Nov 27 (The following statement was released by the rating agency)
Fitch Ratings assigns a credit rating of 'BBB' to
the EUR700 million aggregate principal amount of guaranteed notes issued by
Prologis, L.P., the operating partnership of Prologis, Inc. (NYSE: PLD;
collectively including rated subsidiaries; Prologis or the company). The 2022
notes have an annual coupon rate of 3% and were priced at 99.483% of the
principal amount to yield 3.072% to maturity or 167.4 basis points (bps) over
the benchmark rate.
The notes are senior unsecured obligations of Prologis, L.P. that are fully and
unconditionally guaranteed by Prologis, Inc. The company intends to use a
portion of the net proceeds of approximately EUR693.6 million to repurchase all
of the outstanding principal amount of its 5.875% notes due Oct. 23, 2014. The
total principal amount of the 5.875% notes of Prologis International Funding
S.A., a majority-owned subsidiary of Prologis, is approximately EUR494 million.

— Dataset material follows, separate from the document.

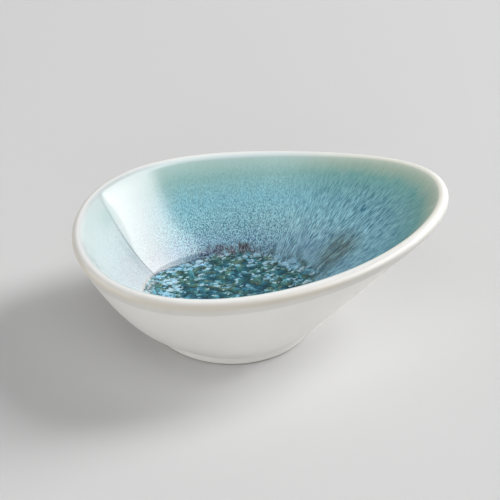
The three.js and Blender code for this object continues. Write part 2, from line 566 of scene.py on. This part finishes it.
grains = {
    "longRates": (215, 46),
    "shortRates": (150, 60),
    "hairRates": (390, 15),
    "shortDown": (4.25, 4.70),
    "hairTip": (0.45, 0.85),
    "cut": (0.44, 0.54),
    "contrast": 0.85,
    "contrastDown": (3.90, 4.85),
    "tipGainDown": (4.1, 4.4),
    "tipGain": 0.15,
    "roundLoss": 0.66,
    "dark": (0.03, 0.13, 0.26),
    "pale": (0.62, 0.96, 1.0),
    # Painted sheen: the pale grains brighten most low on the wall beside the tip, where that wall catches the
    # light
    "sheenShares": (0.72, 1.0),
    "sheenTipSpot": (0.60, 0.45),
    "sheenDownSpot": (4.66, 0.28),
}
# A thin dark line down the round end; the pale streak beside it is a painted reflection, and the darker band
# on its other side is painted shade
lineMarks = {
    "down": (3.88, 4.1),
    "streakAcross": (0.50, 0.54),
    "streakEndAcross": (0.93, 0.80),
    "streakEndDown": (4.95, 4.3),
    "streakShare": 0.5,
    "streak": (0.78, 0.81, 0.80),
    "shadeBandAcrossSpot": (0.465, 0.07),
    "shadeBandDown": (4.3, 4.7),
    "shadeBandShare": 0.7,
    "thin": (0.72, 0.80, 0.82),
    "lineAcrossSpot": (0.508, 0.013),
    "lineDown": (4.1, 4.6),
    "lineShares": (0.3, 0.8),
    "line": (0.20, 0.26, 0.26),
}
veins = {
    "rates": (64, 8),
    "acrossSpot": (0.19, 0.22),
    "downSpot": (4.80, 0.26),
    "gain": 2.2,
    "cut": (0.62, 0.50),
    "colourCut": (0.34, 0.56),
    "colours": [(0.0, (0.01, 0.03, 0.04)), (0.6, (0.07, 0.10, 0.09)), (1.0, (0.20, 0.24, 0.18))],
    "grainShare": 0.4,
    "grain": (0.30, 0.50, 0.56),
    "share": 0.9,
}


def runningColour(at, tipEnd, roundEnd):
    # Colours by the fall, in fingers, paler at the round end partly as painted light, with a mint patch there
    # as a painted reflection and faint violet clouds low down
    fingers = at.noise(running["fingerRates"], 3.0) - 0.5
    depth = at.down + fingers * at.down.rising(*running["fingerDown"]) * running["fingerReach"]
    colour = tipEnd.blend(depth.coloured(wallColours), depth.coloured(tipColours))
    colour = roundEnd.blend(colour, depth.coloured(roundColours))
    # Painted reflection: the mint patch darkens the pale round end where it mirrors the bowl's own wall
    mintReflection = at.across.near(*running["mintReflectionAcrossSpot"]) * at.down.near(*running["mintReflectionDownSpot"]) * roundEnd
    colour = (mintReflection * running["mintReflectionShare"]).blend(colour, running["mintReflection"], "MULTIPLY")
    clouds = at.noise(running["cloudRates"], 2.0).rising(*running["cloudCut"])
    clouds = at.down.rising(*running["cloudDown"]) * clouds
    clouds = clouds * roundEnd.rest(running["cloudEndLoss"]) * tipEnd.rest(running["cloudEndLoss"])
    return (clouds * running["cloudShare"]).blend(colour, running["cloud"], "MULTIPLY")


def grainPattern(at):
    # Long grains on the upper wall, short ones on the lower wall, and hairs on the tip's side
    kinds = ("longRates", "shortRates", "hairRates")
    longGrains, shortGrains, hairs = (at.noise(grains[kind], 1.0) for kind in kinds)
    grain = longGrains + (shortGrains - longGrains) * at.down.rising(*grains["shortDown"])
    grain = grain + (hairs - grain) * at.tip.rising(*grains["hairTip"])
    return grain.rising(*grains["cut"])


def grained(at, colour, grain, strength):
    # Dark grains and pale ones; the pale ones are strongest low on the wall beside the tip, a painted sheen
    # where that wall catches the light
    dark = strength.blend(colour, grains["dark"], "MULTIPLY")
    sheen = at.tip.near(*grains["sheenTipSpot"]) * at.down.near(*grains["sheenDownSpot"])
    pale = (strength * sheen.ranging(*grains["sheenShares"])).blend(colour, grains["pale"])
    return grain.blend(dark, pale)


def roundEndLine(at, colour, roundEnd):
    # A thin dark line down the round end, with a pale streak behind it as a painted reflection and a darker
    # band before it as painted shade
    ran = roundEnd * at.down.rising(*lineMarks["down"])
    # Painted reflection: a pale streak behind the line
    streak = ran * at.across.rising(*lineMarks["streakAcross"]) * at.across.rising(*lineMarks["streakEndAcross"])
    streak = streak * at.down.rising(*lineMarks["streakEndDown"])
    colour = (streak * lineMarks["streakShare"]).blend(colour, lineMarks["streak"])
    # Painted shade: a darker band before the line, where the reflection stops
    thin = ran * at.across.near(*lineMarks["shadeBandAcrossSpot"]) * at.down.rising(*lineMarks["shadeBandDown"])
    colour = (thin * lineMarks["shadeBandShare"]).blend(colour, lineMarks["thin"], "MULTIPLY")
    line = ran * at.across.near(*lineMarks["lineAcrossSpot"])
    line = line * at.down.rising(*lineMarks["lineDown"]).ranging(*lineMarks["lineShares"])
    return line.blend(colour, lineMarks["line"])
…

An indirect subsidiary of Prologis holds approximately EUR86 million of these
notes, and approximately EUR407 million is being reduced with net proceeds of
the 2022 notes offering. The company will use the remaining net proceeds for
general corporate purposes, including to repay or repurchase other indebtedness.

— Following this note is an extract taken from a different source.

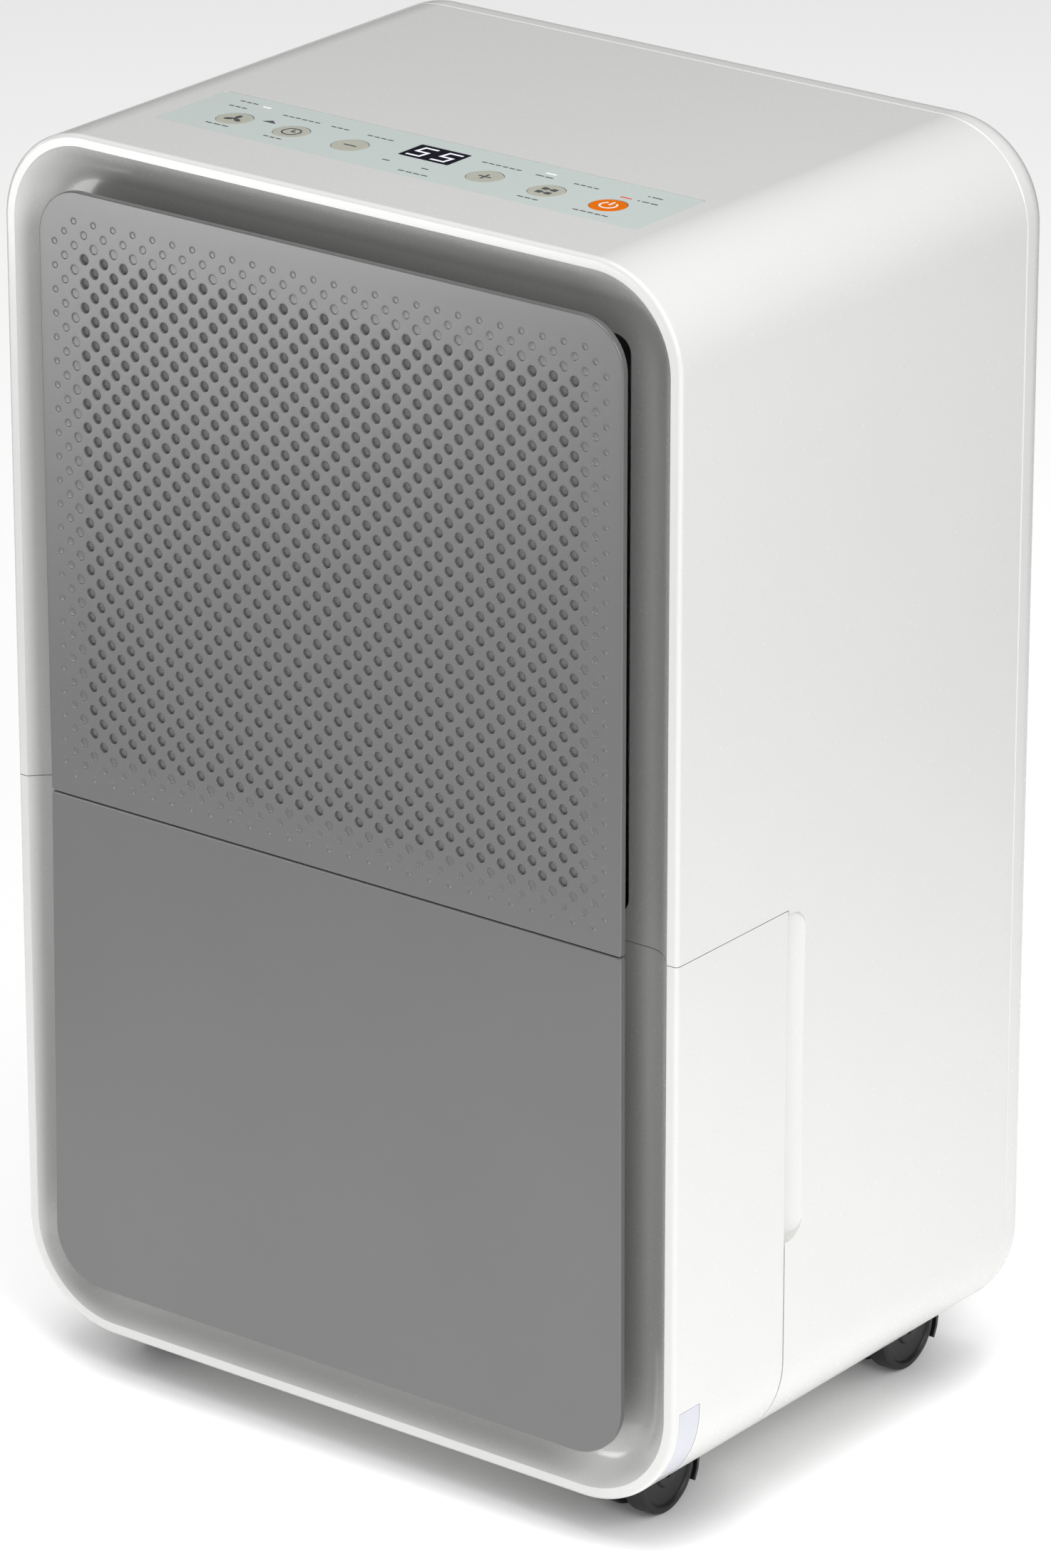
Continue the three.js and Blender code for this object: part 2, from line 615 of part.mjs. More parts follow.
function fanShroud() {
  const plate = prismY(outlineShape(12), 94, 96.5)
    .intersect(block(-150, 150, 90, 100, TRAY_H, BODY_H));
  const mouth = rod(FAN_R + 5, 90, 150, 'y', 28).translate([0, 0, FAN_H]);
  const duct = ring(FAN_R + 5, FAN_R + 7.5, 95, DUCT_END, 'y', 28).translate([0, 0, FAN_H]);
  const drainPass = rod(6.5, 90, 100, 'y', 12).translate([DRAIN.x, 0, DRAIN.z]);
  return join(plate.subtract(mouth).subtract(drainPass), duct);
}

/** Collar round the motor on four arms that stand on the end of the fan's duct. */
function motorBracket() {
  const start = DUCT_END + FIT;
  const collar = ring(36.3, 39, start - 3, start + 9, 'y', 24);
  const arms = [45, 135, 225, 315].map((turn) => (
    block(37.5, FAN_R + 7, start, start + 3, -4, 4).rotate([0, turn, 0])));
  return join(collar, ...arms).translate([0, 0, FAN_H]);
}

/** Seven-bladed axial fan; each blade is a thin plate pitched about its own spoke. */
function fanImpeller() {
  const hub = turned([
    [4.3, 106], [28, 106], [30, 110], [30, 130], [27, 130], [27, 112], [9, 112], [9, 128],
    [4.3, 128], [4.3, 106],
  ], 'y', 21);
  const blades = Array.from({ length: 7 }, (_, i) => {
    const shape = new THREE.Shape();
    shape.moveTo(28.5, -11);
    shape.lineTo(FAN_R - 3, -26);
    shape.quadraticCurveTo(FAN_R + 1.5, 0, FAN_R - 6, 22);
    shape.lineTo(28.5, 12);
    const blade = new THREE.ExtrudeGeometry(shape, { depth: 1.8, bevelEnabled: false, curveSegments: 4 });
    blade.rotateX(THREE.MathUtils.degToRad(66));
    blade.translate(0, 118, 0);
    blade.rotateY((2 * Math.PI * i) / 7);
    return solid(blade);
  });
  return join(hub, ...blades).translate([0, 0, FAN_H]);
}

const fanMotor = () => turned([
  [0, 107], [4, 107], [4, 134], [34, 134], [36, 137], [36, 172], [32, 176], [0, 176],
], 'y', 24).translate([0, 0, FAN_H]);

const compressor = () => turned([
  [0, 13], [46, 13], [46, 16], [COMPRESSOR.r - 3, 18], [COMPRESSOR.r, 24],
  [COMPRESSOR.r, COMPRESSOR.top - 16], [COMPRESSOR.r - 6, COMPRESSOR.top - 6],
  [COMPRESSOR.r - 20, COMPRESSOR.top], [0, COMPRESSOR.top],
], 'z', 28).translate([COMPRESSOR.x, COMPRESSOR.y, 0]);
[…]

In the short term, the company intends to use the net proceeds to repay
borrowings under its multi-currency senior term loan and/or its global line of
In addition to the 2022 notes, Fitch currently rates Prologis as follows:
--Issuer Default Rating (IDR) 'BBB';
--$100 million preferred stock 'BB+'.
--$2 billion global senior credit facility 'BBB';
--$659 million multi-currency senior unsecured term loan 'BBB';
--$5 billion senior unsecured notes 'BBB';
--$460 million senior unsecured exchangeable notes 'BBB'.
Prologis Tokyo Finance Investment Limited Partnership
--JPY45 billion senior unsecured revolving credit facility 'BBB';
--JPY10 billion senior unsecured term loan 'BBB'.

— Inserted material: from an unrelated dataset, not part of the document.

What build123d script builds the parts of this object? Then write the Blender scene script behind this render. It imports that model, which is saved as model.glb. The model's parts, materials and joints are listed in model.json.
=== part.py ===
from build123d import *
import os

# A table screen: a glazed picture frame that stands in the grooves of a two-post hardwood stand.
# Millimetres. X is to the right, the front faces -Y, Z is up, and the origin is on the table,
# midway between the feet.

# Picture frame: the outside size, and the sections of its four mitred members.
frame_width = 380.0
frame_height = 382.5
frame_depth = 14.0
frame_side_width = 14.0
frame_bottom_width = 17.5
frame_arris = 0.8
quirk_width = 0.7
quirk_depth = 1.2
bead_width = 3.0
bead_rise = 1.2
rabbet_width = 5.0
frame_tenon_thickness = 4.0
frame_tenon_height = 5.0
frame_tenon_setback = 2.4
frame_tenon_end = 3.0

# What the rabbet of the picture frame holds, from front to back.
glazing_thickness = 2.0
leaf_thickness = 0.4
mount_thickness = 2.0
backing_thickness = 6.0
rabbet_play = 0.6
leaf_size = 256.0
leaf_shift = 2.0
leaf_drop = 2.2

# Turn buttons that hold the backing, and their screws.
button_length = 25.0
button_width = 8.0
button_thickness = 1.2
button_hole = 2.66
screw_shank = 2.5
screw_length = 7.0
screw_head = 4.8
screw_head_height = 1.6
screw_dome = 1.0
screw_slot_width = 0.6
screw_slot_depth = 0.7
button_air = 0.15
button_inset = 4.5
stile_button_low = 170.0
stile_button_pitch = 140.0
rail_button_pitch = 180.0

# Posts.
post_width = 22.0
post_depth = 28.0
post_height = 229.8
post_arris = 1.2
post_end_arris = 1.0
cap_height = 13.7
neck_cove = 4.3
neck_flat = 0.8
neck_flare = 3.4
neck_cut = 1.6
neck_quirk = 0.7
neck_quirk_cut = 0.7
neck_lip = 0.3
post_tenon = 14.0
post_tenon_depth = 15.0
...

The Rating Outlook is Stable.
KEY RATING DRIVERS
Prologis, Inc.'s 'BBB' IDR reflects the stable cash flow from the company's
global industrial property portfolio that contributes towards fixed-charge
coverage appropriate for the rating, strong asset quality, and excellent access
to capital. The rating is tempered by leverage that remains elevated for the
rating though expected to decline principally via improving fundamentals. The
company endeavors to match-fund acquisitions and development expenditures with
proceeds from dispositions and fund contributions, a strategy that materially
impacts corporate liquidity. Contingent liquidity is strong as measured by
unencumbered asset coverage of unsecured debt.
Improving Cash Flow
The vast majority of PLD's earnings are derived from property-level net
operating income (NOI), which is complemented by the company's investment
management income. During the third quarter of 2013 (3Q'13), cash same-store NOI
(SSNOI) increased by 1.8% and cash rental rates on leases signed in the quarter
increased 0.4% from in-place rents, a leading indicator for 2014 SSNOI growth.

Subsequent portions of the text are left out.